Di beberapa titik ruas jalan, para praktisi memajang spanduk yang
mengungkap pengambilan organ paksa serta mengumpulkan petisi
tandatangan “hentikan perampasan organ praktisi Falun Gong yang
masih hidup di China”. Nampak beberapa relawan berbincang-bincang
dengan pengunjung, menjelaskan fakta penganiayaan dan meminta
dukungan tandatangan kepada khalayak yang sedang melintas.
Kantor berita Antara juga
mewawancarai praktisi terkait kegiatan mengungkap pelanggaran HAM
berat terhadap rekan-rekan praktisi Falun Gong di China - yang
dilakukan sehari sebelum peringatan Hari HAM Sedunia.
Pada saat yang sama, sekelompok mahasiswa juga menggelar peringatan
Hari Anti-korupsi Sedunia. Mereka juga mendukung kegiatan praktisi
dengan memberikan tandatangan dan seruan ‘stop perampasan organ
praktisi Falun Gong di China’ pada petisi.

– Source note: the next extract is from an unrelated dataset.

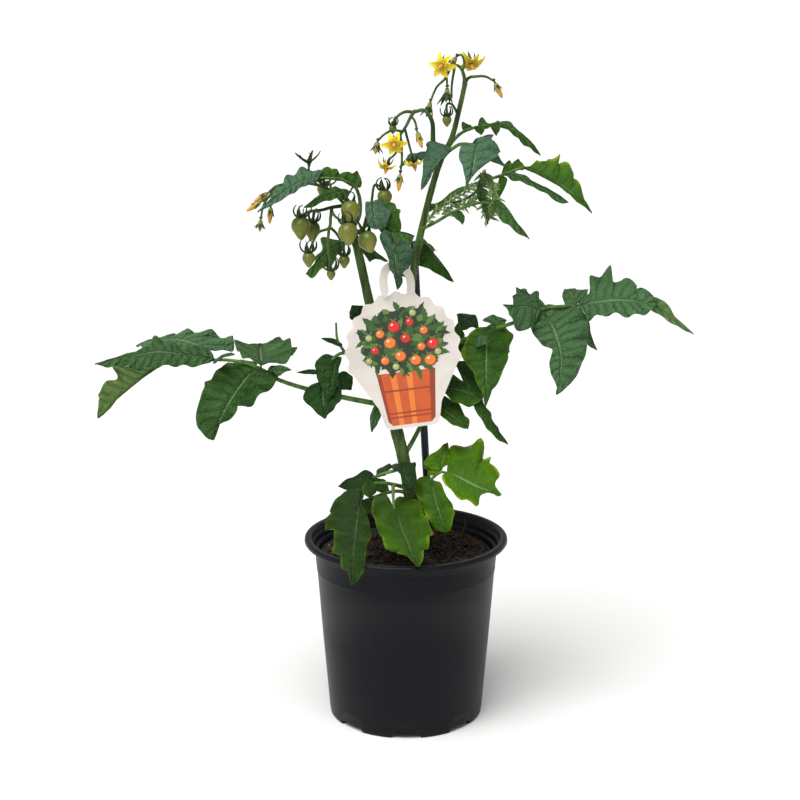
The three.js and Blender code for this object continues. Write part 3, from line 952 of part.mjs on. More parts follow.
const onTag = ([across, up, toward]) => {
  const [cos, sin] = [Math.cos(tag.turn), Math.sin(tag.turn)];
  const [middle, high, near] = tag.centre;
  return spot([middle + across * cos - up * sin, high + across * sin + up * cos, near + toward]);
};

function tagSolid() {
  const outline = new THREE.Shape(tagOutline().map((point) => new THREE.Vector2(...point)));
  const flat = new THREE.ExtrudeGeometry(outline, { depth: 1, bevelEnabled: false, steps: 1 });
  const place = flat.attributes.position;
  for (let i = 0; i < place.count; i += 1) {
    const point = onTag([place.getX(i), place.getY(i), 0]);
    place.setXYZ(i, point.x, point.y + (0.5 - place.getZ(i)) * tag.thickness, point.z);
  }
  let card = solidOf(flat);
  if (card.volume() < 0) card = solidOf(flipped(flat));
  const curve = new THREE.CatmullRomCurve3(tag.hook.map(onTag), false, 'centripetal');
  const steps = 7;
  const rows = [];
  for (let i = 0; i <= steps; i += 1) {
    const centre = curve.getPointAt(i / steps);
    const along = curve.getTangentAt(i / steps);
    const side = new THREE.Vector3().crossVectors(along, new THREE.Vector3(0, -1, 0)).normalize();
    rows.push([-1, 0, 1].map((sign) => centre.clone().addScaledVector(side, sign * tag.hookHalf)));
  }
  return card.add(plateSolid(rows, new THREE.Vector3(0, tag.thickness, 0)));
}

addPiece('tag', tagSolid(), finishes.card);

const clearOfStems = (solid) => largest(solid.subtract(stemSpace));
for (const [name, leaf] of Object.entries(leaves)) {
  addPiece(name, clearOfStems(leafSolid(leaf)), finishes.leaf);
}
for (const [name, truss] of Object.entries(trusses)) {
  addPiece(name, clearOfStems(trussSolid(truss)), finishes.truss);
  for (const { at, dir, fruit, bloom } of truss.ends) {
    if (fruit) addPiece(fruit.name, fruitSolid({ at, dir, ...fruit }), finishes.fruit);
    if (bloom) addPiece(bloom.name, bloomSolid({ at, dir, ...bloom }), finishes.petal);
  }
}

export default plant;
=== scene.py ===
import math
import random

import bmesh
import bpy
from mathutils import Matrix, Vector, noise
from mathutils.geometry import interpolate_bezier


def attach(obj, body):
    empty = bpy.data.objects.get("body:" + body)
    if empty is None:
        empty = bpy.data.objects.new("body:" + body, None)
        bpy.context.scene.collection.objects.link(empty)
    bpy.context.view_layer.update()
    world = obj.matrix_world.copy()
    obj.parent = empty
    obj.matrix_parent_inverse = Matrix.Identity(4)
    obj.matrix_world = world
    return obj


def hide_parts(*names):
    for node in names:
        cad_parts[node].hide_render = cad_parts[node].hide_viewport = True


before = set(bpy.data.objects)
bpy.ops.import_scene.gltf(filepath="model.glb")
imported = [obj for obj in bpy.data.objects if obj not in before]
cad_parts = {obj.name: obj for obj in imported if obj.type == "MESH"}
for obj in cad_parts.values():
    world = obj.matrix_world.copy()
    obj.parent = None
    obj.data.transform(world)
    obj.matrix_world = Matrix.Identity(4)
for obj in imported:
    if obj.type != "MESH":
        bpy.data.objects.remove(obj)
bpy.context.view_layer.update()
mm = 0.001
print("frame loaded:", len(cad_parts), "nodes")

# Places are read from the front as (across, up, toward), in millimetres.
# A point moved toward the viewpoint keeps its place in the front view.
viewpoint = Vector((-4.2, -1041, 470))


def spot(place):
    across, up, toward = place
    return Vector((across, 0, up)).lerp(viewpoint, toward / -viewpoint.y) * mm


def facing(look):
    right, up, toward = look
    return Vector((right, -toward, up)).normalized()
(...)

Ada bapak dari Dinas Perhubungan berkomentar, di Indonesia untuk
mencari darah dengan golongan sama setelah operasi saja susah,
bagaimana di China organ demikian mudah diperoleh. Secara umum
banyak warga masyarakat yang mendukung kegiatan praktisi dan
menyatakan ini merupakan pembunuhan dan kejahatan yang amat
keji.
Ada bapak yang semula mengomel, “Kenapa repot mengurus yang jauh?”
Namun setelah praktisi menyalakan Mp3 klarifikasi fakta, bapak
tersebut mendengarkan dengan seksama dan akhirnya memahami,
kemudian meminta anaknya menandatangani. Kemudian bapak yang
mengomel tadi bertanya, “Kenapa saya tidak diminta tandatangan ya?”
Praktisi menjawab ramah, ”Oh, Bapak mau mendukung dan
menandatangani petisi?” Bapak itu berkata, ”Mau dong itu kan untuk
kemanusiaan.”
Kegiatan berlangsung hingga pukul 09.30.
Kegiatan pengumpulan petisi kedua diadakan di Lapangan I Gusti
Ngurah Made Agung mulai pukul 16.00. Masyarakat yang rekreasi di
lapangan banyak yang menyaksikan spanduk dan memberikan dukungan
tandatangan.
Seorang praktisi mengatakan bahwa
ada ibu-ibu yang dicari oleh anaknya untuk melihat spanduk yang
dipajang. Anaknya mengatakan pada orang tuanya bahwa ada gambar
orang dicangkok. Kemudian orang tuanya datang dan bertemu dengan
praktisi yang ternyata teman kerjanya. Dia berkata kepada praktisi,
”Kenapa tidak meminta dukungan di kantor? Lumayan kan ada 200
orang.”
Melalui kegiatan ini, diharapkan masyarakat luas semakin
mengetahui fakta kejahatan kemanusiaan yang dialami para praktisi
Falun Gong di China dan setidaknya memberikan dukungan moril bagi
upaya-upaya penghentian genosida ini.